How many minutes Shuler gets at the off-ball guard position will be determined by the lineup and rotation that Dr. G decides to implement. With 10 scholarship players slated to suit up for La Salle, expect Dr. G’s rotation to fluctuate constantly. If a traditional two guard, three forward lineup is used, Shuler’s shooting guard minutes would be pinched almost altogether as Jordan Price, B.J. Johnson, and Cleon Roberts would soak up all 80 minutes between both wing spots. However, if Dr. G puts a more modern three guard and two forward lineup on the floor, Shuler should find shooting guard minutes off the bench as Johnson would be manning power forward spot more exclusively.

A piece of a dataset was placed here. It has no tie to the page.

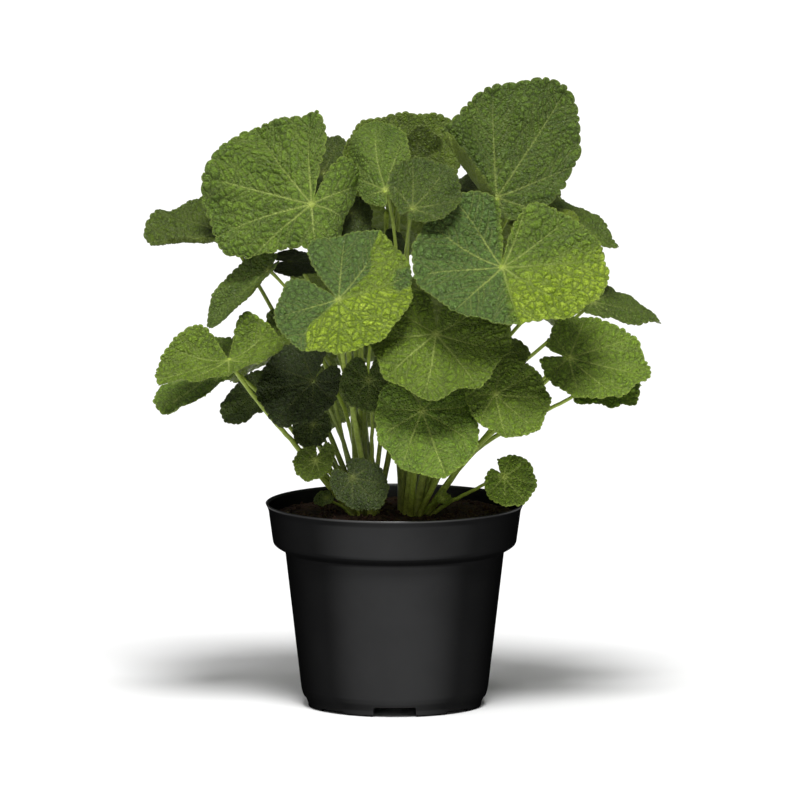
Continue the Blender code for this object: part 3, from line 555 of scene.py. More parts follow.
# ---------------------------------------------------------------- leaf detail
def toothed_outline(leaf, spacing, width, seed):
    """Margin with rounded teeth; they fade out inside the notch."""
    base = leaf_outline(leaf, 900)
    size = float(np.mean(leaf[6]))
    nxt, prv = np.roll(base, -1, axis=0), np.roll(base, 1, axis=0)
    tangent = nxt - prv
    tangent /= np.linalg.norm(tangent, axis=1, keepdims=True)
    outward = np.stack([tangent[:, 1], -tangent[:, 0]], axis=1)
    step = np.linalg.norm(nxt - base, axis=1)
    s = np.concatenate([[0.0], np.cumsum(step)[:-1]])
    total = float(step.sum())
    teeth = max(14, int(round(total / width)))
    rng = np.random.default_rng(seed)
    cuts = (np.arange(teeth) + rng.uniform(-0.27, 0.27, teeth)) * total / teeth
    cuts = np.concatenate([[cuts[-1] - total], cuts, [cuts[0] + total]])
    heights = rng.uniform(0.6, 1.25, teeth + 2)
    k = np.clip(np.searchsorted(cuts, s, side="right") - 1, 0, teeth)
    f = (s - cuts[k]) / (cuts[k + 1] - cuts[k])
    tooth = np.sqrt(np.clip(1.0 - (2.0 * f - 1.0) ** 2, 0.0, 1.0)) * heights[k]
    r = np.linalg.norm(base, axis=1)
    fade = smoothstep(0.10, 0.85, s / (0.55 * size)) * smoothstep(0.10, 0.85, (total - s) / (0.55 * size))
    depth = TOOTH_SHARE * width
    lobes = 1.3 * depth * (noise2(s / (2.7 * width) + seed, s * 0.0, seed) - 0.5)
    offset = ((tooth - 0.75) * depth + lobes) * fade
    fine = base + outward * offset[:, None]
    step = np.linalg.norm(np.roll(fine, -1, axis=0) - fine, axis=1)
    s = np.concatenate([[0.0], np.cumsum(step)])
    count = int(s[-1] / spacing)
    at = np.linspace(0.0, s[-1], count, endpoint=False)
    closed = np.concatenate([fine, fine[:1]])
    return np.stack([np.interp(at, s, closed[:, 0]), np.interp(at, s, closed[:, 1])], axis=1)


def inside_polygon(points, polygon):
    x, y = points[:, 0], points[:, 1]
    inside = np.zeros(len(points), bool)
    a, b = polygon, np.roll(polygon, -1, axis=0)
    for (x0, y0), (x1, y1) in zip(a, b):
        if y0 == y1:
            continue
        crosses = ((y0 > y) != (y1 > y)) & (x < (x1 - x0) * (y - y0) / (y1 - y0) + x0)
        inside ^= crosses
    return inside


def nearest(points, targets, chunk=4000):
    """Distance to, and index of, the nearest target."""
    best = np.empty(len(points)); which = np.empty(len(points), int)
    t = targets.astype(np.float32)
    t2 = (t * t).sum(1)
    for i in range(0, len(points), chunk):
        p = points[i:i + chunk].astype(np.float32)
        d = (p * p).sum(1)[:, None] + t2[None, :] - 2.0 * p @ t.T
        j = d.argmin(axis=1)
        which[i:i + chunk] = j
        best[i:i + chunk] = np.sqrt(np.maximum(d[np.arange(len(p)), j], 0.0))
    return best, which


def vein_fan(name):
    usual = [-a for a in VEIN_ANGLES if a] + list(VEIN_ANGLES)
    return sorted(VEIN_FANS.get(name, usual))


def vein_lines(leaf, seed):
    """Main veins fan out from the hub; side veins leave them and curve to the margin."""
    reach = leaf[6]
    size = float(np.mean(reach))
    rng = np.random.default_rng(seed + 7)
    angles = vein_fan(leaf[0])
    if leaf[0] not in VEIN_FANS:
        angles = [a + rng.uniform(-4.0, 4.0) for a in angles]
    mains, main_w, sides, side_w = [], [], [], []
    for i, a0 in enumerate(angles):
        length = 0.95 * float(smooth_reach(reach, np.array([a0]))[0])
        sway = rng.uniform(-5.0, 5.0)
        n = max(12, int(length / 0.7))
        t = np.linspace(0.0, 1.0, n)
        a = np.radians(a0 + sway * t * t)
        line = np.stack([np.cos(a), np.sin(a)], axis=1) * (length * t)[:, None]
        mains.append(line)
        main_w.append((1.05 - 0.85 * t) * (0.45 + 0.011 * size) * (1.0 if abs(a0) < 90 else 0.8))
        gap_low = (a0 - angles[i - 1]) / 2 if i else 22.0
        gap_high = (angles[i + 1] - a0) / 2 if i + 1 < len(angles) else 22.0
        first, pitch = 0.20 * length, max(4.2, 0.115 * size)
        count = int((0.94 * length - first) / pitch)
        for side in (-1, 1):
            half = gap_low if side < 0 else gap_high
            for j in range(count):
                s = first + (j + (0.5 if side > 0 else 0.0) + rng.uniform(-0.18, 0.18)) * pitch
                if s > 0.95 * length:
                    continue
                leave = math.radians(48.0 + rng.uniform(-5.0, 5.0))
                alpha = math.radians(half)
                room = s * math.sin(alpha) / max(0.12, math.sin(leave - min(alpha, leave - 0.15)))
                run = min(room * 1.02, 0.55 * size)
                m = max(4, int(run / 0.8))
                q = np.linspace(0.0, 1.0, m)
                head = a[min(n - 1, int(s / length * (n - 1)))]
                turn = head + side * (leave - 0.42 * q)
                steps = run / (m - 1) * np.stack([np.cos(turn), np.sin(turn)], axis=1)
                start = np.array([math.cos(head), math.sin(head)]) * s
                path = start + np.concatenate([[[0.0, 0.0]], np.cumsum(steps[:-1], axis=0)])
                rr = np.linalg.norm(path, axis=1)
                limit = 0.97 * smooth_reach(reach, np.degrees(np.arctan2(path[:, 1], path[:, 0])))
                keep = rr < limit
                if not keep.all():
                    keep[int(np.argmin(keep)):] = False
                path = path[keep]
                if len(path) > 2:
                    sides.append(path)
                    side_w.append((1.0 - 0.7 * q[: len(path)]) * (0.26 + 0.0045 * size) * (1.0 - 0.4 * s / length))
    return np.concatenate(mains), np.concatenate(main_w), np.concatenate(sides), np.concatenate(side_w)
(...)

La Salle’s three-star freshman Saul Phiri is also not to be forgotten about and could spend some time on the floor. The early prognosis on Phiri is that he is a skilled shooter and at 6-foot-4 and 210 pounds, Phiri provides much greater length and muscle off the bench compared to Shuler.
Although Johnnie Shuler’s natural position is somewhat undefined, his combo-guard skill set can be an asset for La Salle, and lineups with both he and Powell on the floor together could be a weapon to catalyze offense for the Explorers. Not only is Shuler an effective three-point shooter, he also shot a respectable 79% of his free throws. Even though he averaged just two free throws a game last season, if Shuler is given the freedom to attack the basket, as an off-the-bench playmaker, he should get to the line more often and capitalize with his free throw accuracy. This will have to be something he works on this season so he can maximize his strengths
Johnnie Shuler’s role is an interesting and important question heading into next season. With squads as deep as La Salle’s, it is important that every player understands and accepts their position on the team. For Shuler to maximize his success next season, in any role, it is important is that he be prepared and ready to play whenever Dr. Giannini calls his number.